**Data excerpt**:

__________

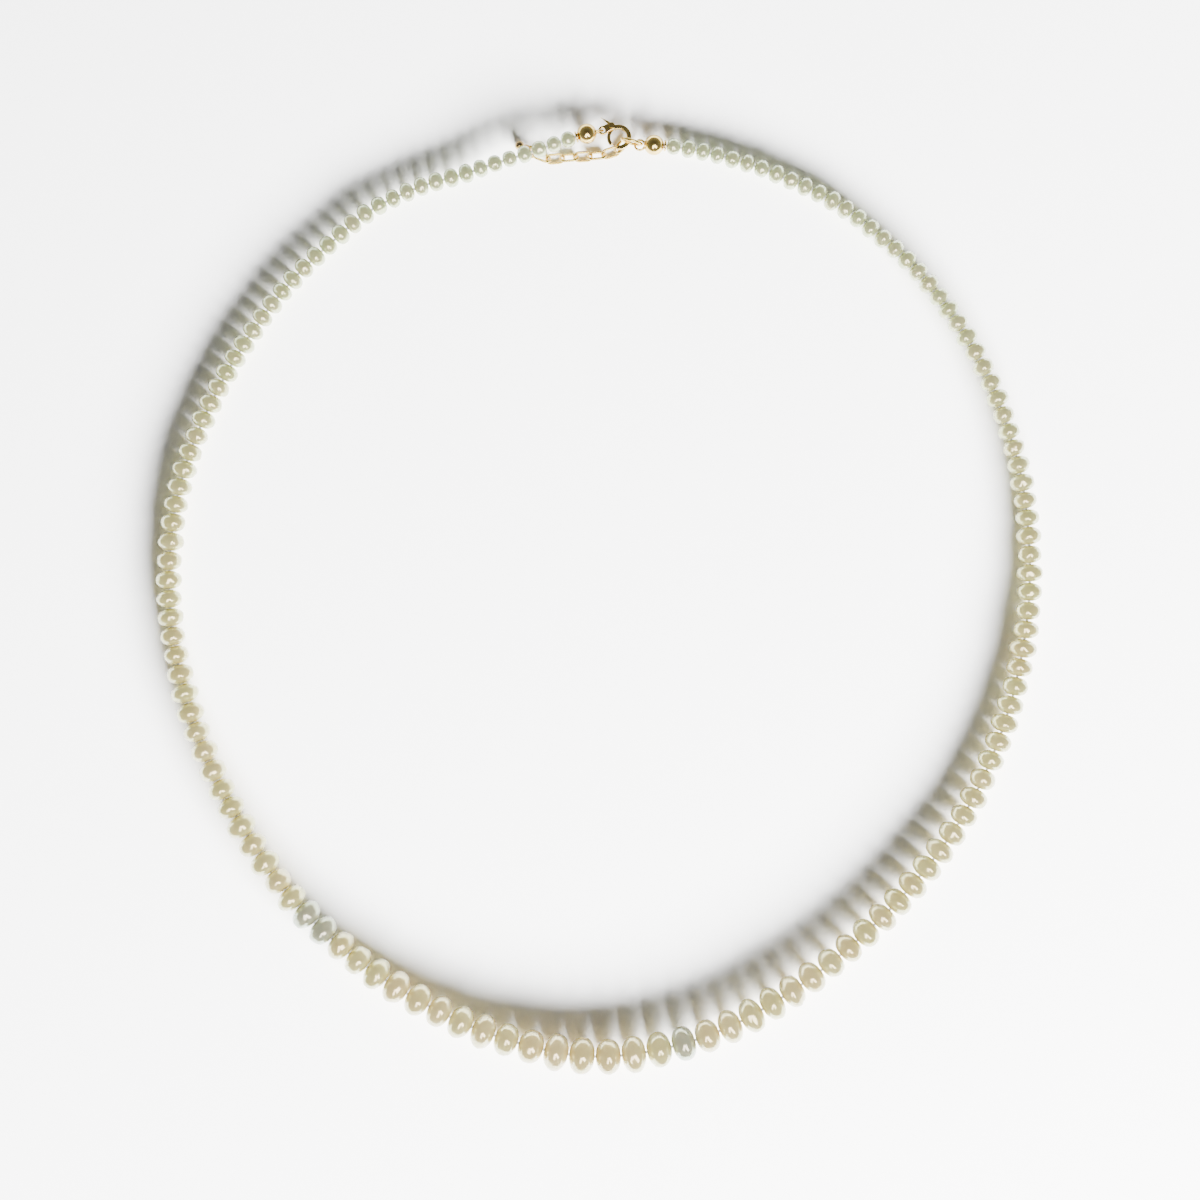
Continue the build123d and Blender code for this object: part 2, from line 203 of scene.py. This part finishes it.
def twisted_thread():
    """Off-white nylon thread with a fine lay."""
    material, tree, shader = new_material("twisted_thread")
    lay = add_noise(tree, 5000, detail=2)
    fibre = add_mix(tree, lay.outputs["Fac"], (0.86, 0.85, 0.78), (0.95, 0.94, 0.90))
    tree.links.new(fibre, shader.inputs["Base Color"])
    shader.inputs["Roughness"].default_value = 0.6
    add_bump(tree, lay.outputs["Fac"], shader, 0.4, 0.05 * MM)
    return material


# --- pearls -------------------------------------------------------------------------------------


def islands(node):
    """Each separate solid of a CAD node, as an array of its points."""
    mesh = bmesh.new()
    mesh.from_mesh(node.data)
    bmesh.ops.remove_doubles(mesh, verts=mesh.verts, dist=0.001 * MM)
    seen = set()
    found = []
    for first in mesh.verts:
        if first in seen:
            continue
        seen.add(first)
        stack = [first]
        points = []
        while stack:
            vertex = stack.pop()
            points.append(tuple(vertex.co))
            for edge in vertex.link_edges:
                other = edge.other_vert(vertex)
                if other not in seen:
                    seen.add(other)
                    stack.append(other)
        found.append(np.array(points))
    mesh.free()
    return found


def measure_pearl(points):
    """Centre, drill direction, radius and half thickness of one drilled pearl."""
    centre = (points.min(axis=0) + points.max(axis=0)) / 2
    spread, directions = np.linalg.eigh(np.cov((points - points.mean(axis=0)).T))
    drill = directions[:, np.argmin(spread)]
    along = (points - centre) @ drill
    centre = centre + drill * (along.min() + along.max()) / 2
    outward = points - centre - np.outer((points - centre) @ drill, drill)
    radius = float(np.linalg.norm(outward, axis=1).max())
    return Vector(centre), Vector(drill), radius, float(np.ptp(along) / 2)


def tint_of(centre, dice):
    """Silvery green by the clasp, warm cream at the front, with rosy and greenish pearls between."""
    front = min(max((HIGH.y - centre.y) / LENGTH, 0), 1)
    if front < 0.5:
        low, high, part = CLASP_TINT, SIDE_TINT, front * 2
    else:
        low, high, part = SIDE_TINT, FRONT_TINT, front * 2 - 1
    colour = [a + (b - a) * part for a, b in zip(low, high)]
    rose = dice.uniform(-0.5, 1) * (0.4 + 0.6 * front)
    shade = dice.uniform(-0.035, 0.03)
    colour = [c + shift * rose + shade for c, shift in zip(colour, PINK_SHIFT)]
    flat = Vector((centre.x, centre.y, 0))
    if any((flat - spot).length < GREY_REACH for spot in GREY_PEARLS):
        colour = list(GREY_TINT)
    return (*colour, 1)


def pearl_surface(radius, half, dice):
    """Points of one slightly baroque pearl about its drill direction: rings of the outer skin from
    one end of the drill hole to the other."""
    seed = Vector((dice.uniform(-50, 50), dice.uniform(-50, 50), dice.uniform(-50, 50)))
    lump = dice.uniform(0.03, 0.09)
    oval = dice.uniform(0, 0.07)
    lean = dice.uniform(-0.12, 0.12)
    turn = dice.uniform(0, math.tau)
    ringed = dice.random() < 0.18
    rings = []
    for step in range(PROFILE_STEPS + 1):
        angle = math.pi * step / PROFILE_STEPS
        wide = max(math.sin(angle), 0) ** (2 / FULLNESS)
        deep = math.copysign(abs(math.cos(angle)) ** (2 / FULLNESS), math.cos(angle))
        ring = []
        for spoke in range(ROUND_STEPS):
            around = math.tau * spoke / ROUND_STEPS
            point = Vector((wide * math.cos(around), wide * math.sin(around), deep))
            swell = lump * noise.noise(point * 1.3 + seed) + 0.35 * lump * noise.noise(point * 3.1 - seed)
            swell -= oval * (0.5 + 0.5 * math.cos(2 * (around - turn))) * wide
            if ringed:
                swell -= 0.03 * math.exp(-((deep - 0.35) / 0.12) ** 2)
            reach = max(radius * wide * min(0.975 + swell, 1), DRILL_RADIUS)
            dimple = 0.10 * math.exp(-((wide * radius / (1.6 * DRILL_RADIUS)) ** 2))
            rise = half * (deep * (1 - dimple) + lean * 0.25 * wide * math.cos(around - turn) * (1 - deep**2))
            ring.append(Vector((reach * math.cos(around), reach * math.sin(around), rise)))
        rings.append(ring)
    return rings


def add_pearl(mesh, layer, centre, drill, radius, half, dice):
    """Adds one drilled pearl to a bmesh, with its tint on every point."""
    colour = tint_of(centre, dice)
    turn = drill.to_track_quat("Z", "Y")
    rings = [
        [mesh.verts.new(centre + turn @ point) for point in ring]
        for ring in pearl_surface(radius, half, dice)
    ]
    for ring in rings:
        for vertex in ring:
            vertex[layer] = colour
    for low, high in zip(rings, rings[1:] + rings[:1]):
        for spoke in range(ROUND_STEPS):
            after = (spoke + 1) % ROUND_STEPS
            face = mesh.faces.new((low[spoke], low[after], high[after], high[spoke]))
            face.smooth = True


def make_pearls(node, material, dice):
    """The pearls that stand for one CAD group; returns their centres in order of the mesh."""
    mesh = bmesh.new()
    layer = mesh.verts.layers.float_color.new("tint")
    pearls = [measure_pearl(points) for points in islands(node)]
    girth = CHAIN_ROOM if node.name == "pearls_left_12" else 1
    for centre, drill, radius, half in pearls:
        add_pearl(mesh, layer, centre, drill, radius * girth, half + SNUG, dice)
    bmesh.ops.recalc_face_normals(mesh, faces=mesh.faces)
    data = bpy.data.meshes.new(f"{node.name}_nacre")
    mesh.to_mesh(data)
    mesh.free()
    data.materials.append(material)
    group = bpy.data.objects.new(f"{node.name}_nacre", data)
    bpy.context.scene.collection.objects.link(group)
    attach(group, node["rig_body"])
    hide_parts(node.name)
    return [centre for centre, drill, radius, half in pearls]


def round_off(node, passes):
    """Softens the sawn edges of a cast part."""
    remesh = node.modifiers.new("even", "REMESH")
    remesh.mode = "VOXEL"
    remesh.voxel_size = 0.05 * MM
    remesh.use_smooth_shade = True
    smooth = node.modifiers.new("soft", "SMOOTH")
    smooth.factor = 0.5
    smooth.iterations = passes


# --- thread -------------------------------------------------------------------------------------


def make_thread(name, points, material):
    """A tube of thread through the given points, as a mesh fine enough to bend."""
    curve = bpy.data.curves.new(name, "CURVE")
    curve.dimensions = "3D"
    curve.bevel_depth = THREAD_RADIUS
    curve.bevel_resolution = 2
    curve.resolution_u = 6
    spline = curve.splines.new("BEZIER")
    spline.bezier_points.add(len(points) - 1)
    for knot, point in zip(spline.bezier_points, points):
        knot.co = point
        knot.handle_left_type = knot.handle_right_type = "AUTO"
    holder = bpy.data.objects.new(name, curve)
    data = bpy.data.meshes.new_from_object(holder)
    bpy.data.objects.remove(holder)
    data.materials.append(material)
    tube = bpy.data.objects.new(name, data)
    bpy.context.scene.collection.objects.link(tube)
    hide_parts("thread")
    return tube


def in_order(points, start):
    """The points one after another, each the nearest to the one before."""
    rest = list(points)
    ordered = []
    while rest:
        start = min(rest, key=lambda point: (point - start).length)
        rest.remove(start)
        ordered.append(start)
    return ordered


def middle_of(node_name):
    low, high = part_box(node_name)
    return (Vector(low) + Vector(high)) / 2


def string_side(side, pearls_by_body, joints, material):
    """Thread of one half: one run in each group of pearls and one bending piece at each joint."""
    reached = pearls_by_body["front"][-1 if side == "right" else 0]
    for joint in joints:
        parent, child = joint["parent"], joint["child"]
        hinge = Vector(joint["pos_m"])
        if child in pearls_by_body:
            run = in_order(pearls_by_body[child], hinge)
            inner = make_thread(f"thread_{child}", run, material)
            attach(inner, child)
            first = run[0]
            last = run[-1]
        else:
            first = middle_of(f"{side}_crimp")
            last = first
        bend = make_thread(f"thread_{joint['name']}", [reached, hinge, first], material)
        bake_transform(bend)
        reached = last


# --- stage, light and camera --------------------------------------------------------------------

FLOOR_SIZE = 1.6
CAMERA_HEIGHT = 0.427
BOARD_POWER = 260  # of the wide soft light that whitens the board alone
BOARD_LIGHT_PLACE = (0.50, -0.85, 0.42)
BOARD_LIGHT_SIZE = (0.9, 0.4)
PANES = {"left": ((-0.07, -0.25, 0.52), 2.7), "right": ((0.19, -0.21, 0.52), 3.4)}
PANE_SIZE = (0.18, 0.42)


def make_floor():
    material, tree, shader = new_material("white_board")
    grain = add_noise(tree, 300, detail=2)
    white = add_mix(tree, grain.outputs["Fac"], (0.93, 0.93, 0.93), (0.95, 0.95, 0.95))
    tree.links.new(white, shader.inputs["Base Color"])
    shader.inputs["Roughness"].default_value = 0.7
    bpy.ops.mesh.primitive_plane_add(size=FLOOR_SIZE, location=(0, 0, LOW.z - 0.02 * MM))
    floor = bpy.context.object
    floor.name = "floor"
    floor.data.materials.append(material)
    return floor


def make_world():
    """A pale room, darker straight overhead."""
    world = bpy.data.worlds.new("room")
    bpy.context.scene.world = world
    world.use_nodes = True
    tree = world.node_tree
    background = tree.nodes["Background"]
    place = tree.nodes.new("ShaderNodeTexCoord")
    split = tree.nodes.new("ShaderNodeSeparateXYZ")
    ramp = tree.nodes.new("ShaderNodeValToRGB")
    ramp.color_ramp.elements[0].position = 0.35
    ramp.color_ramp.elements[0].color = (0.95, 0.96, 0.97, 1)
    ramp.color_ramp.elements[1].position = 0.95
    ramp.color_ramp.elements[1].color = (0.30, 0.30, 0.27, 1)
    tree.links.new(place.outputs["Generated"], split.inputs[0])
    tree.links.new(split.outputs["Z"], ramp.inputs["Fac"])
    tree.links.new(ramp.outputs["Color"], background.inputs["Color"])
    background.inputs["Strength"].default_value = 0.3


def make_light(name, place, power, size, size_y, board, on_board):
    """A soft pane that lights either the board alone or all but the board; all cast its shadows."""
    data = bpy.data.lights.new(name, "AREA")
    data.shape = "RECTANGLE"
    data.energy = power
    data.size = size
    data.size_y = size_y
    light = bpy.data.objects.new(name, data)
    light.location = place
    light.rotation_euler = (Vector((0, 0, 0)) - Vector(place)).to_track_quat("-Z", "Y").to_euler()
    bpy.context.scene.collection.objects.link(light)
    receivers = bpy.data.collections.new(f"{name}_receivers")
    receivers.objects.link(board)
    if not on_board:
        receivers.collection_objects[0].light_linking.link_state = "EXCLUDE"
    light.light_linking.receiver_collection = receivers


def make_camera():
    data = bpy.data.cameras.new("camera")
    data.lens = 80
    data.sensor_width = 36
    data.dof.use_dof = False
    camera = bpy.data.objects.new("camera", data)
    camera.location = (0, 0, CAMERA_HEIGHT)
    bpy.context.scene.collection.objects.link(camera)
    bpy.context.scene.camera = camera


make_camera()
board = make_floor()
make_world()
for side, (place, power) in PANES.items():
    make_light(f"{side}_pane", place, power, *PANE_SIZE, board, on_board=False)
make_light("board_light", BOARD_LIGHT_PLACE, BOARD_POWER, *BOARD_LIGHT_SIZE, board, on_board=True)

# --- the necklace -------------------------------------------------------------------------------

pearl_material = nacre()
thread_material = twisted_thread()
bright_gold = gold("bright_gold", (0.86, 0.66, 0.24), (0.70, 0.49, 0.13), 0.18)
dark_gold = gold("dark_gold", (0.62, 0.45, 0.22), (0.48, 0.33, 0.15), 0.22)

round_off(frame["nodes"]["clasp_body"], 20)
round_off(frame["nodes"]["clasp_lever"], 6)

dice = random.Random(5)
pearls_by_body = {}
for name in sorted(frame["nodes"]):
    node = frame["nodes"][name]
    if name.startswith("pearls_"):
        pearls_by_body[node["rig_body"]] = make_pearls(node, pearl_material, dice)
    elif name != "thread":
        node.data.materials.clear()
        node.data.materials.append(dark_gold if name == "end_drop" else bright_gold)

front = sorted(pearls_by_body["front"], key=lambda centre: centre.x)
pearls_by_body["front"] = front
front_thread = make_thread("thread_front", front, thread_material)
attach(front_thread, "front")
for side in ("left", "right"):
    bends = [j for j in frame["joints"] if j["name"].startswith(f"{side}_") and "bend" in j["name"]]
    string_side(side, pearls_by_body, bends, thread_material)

__________

**Exercise**:
Quote only the stretch of lines that starts the data above and ends with the line containing "return material", both included.

**Result**:
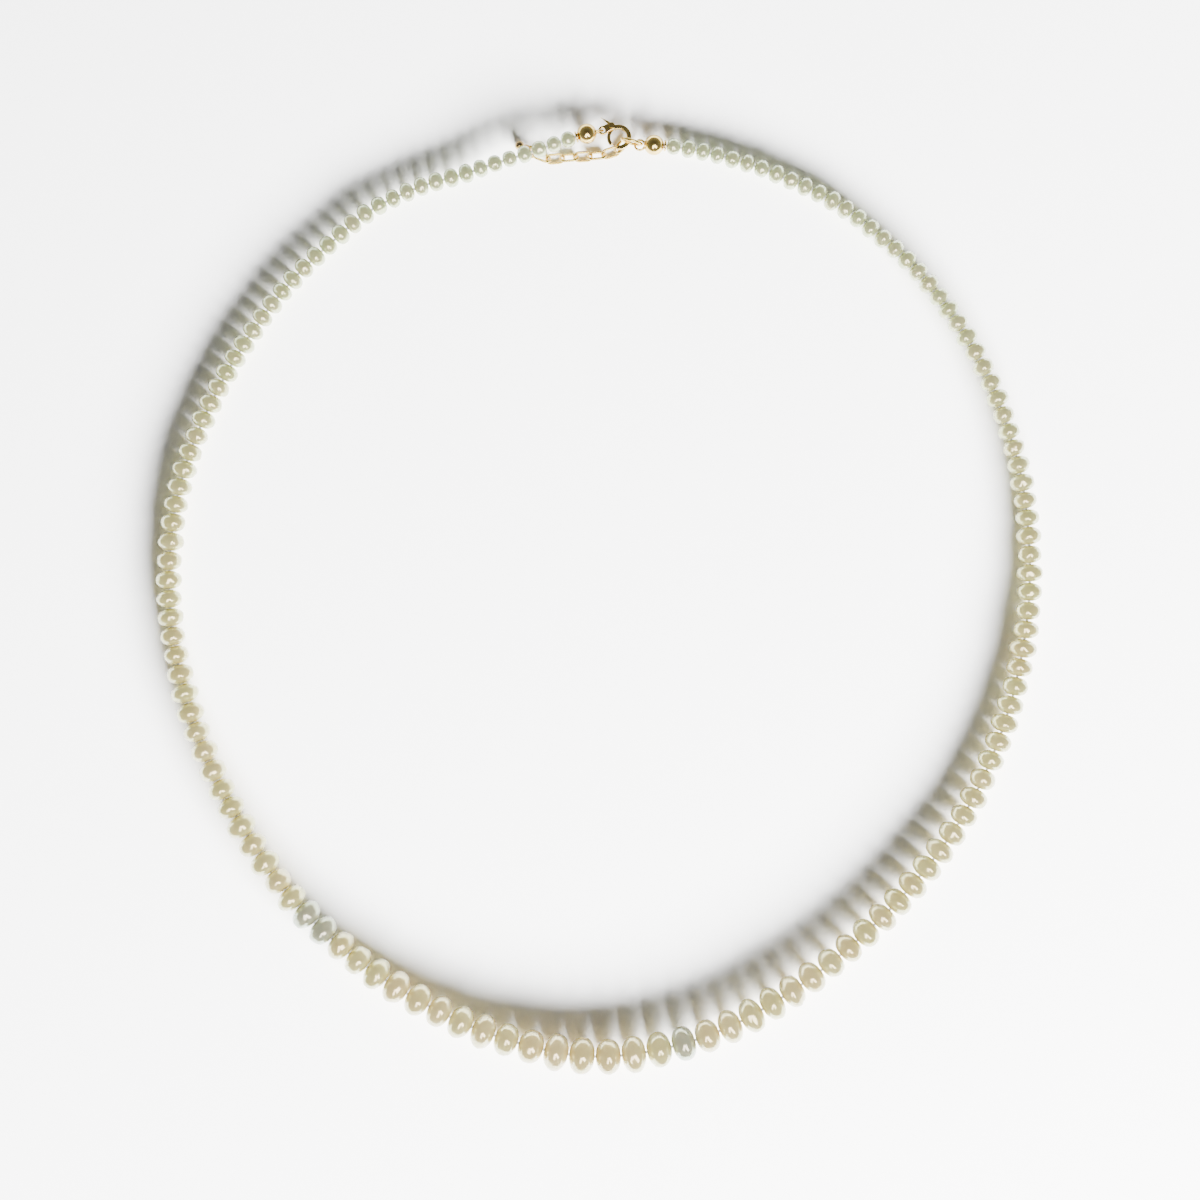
Continue the build123d and Blender code for this object: part 2, from line 203 of scene.py. This part finishes it.
def twisted_thread():
    """Off-white nylon thread with a fine lay."""
    material, tree, shader = new_material("twisted_thread")
    lay = add_noise(tree, 5000, detail=2)
    fibre = add_mix(tree, lay.outputs["Fac"], (0.86, 0.85, 0.78), (0.95, 0.94, 0.90))
    tree.links.new(fibre, shader.inputs["Base Color"])
    shader.inputs["Roughness"].default_value = 0.6
    add_bump(tree, lay.outputs["Fac"], shader, 0.4, 0.05 * MM)
    return material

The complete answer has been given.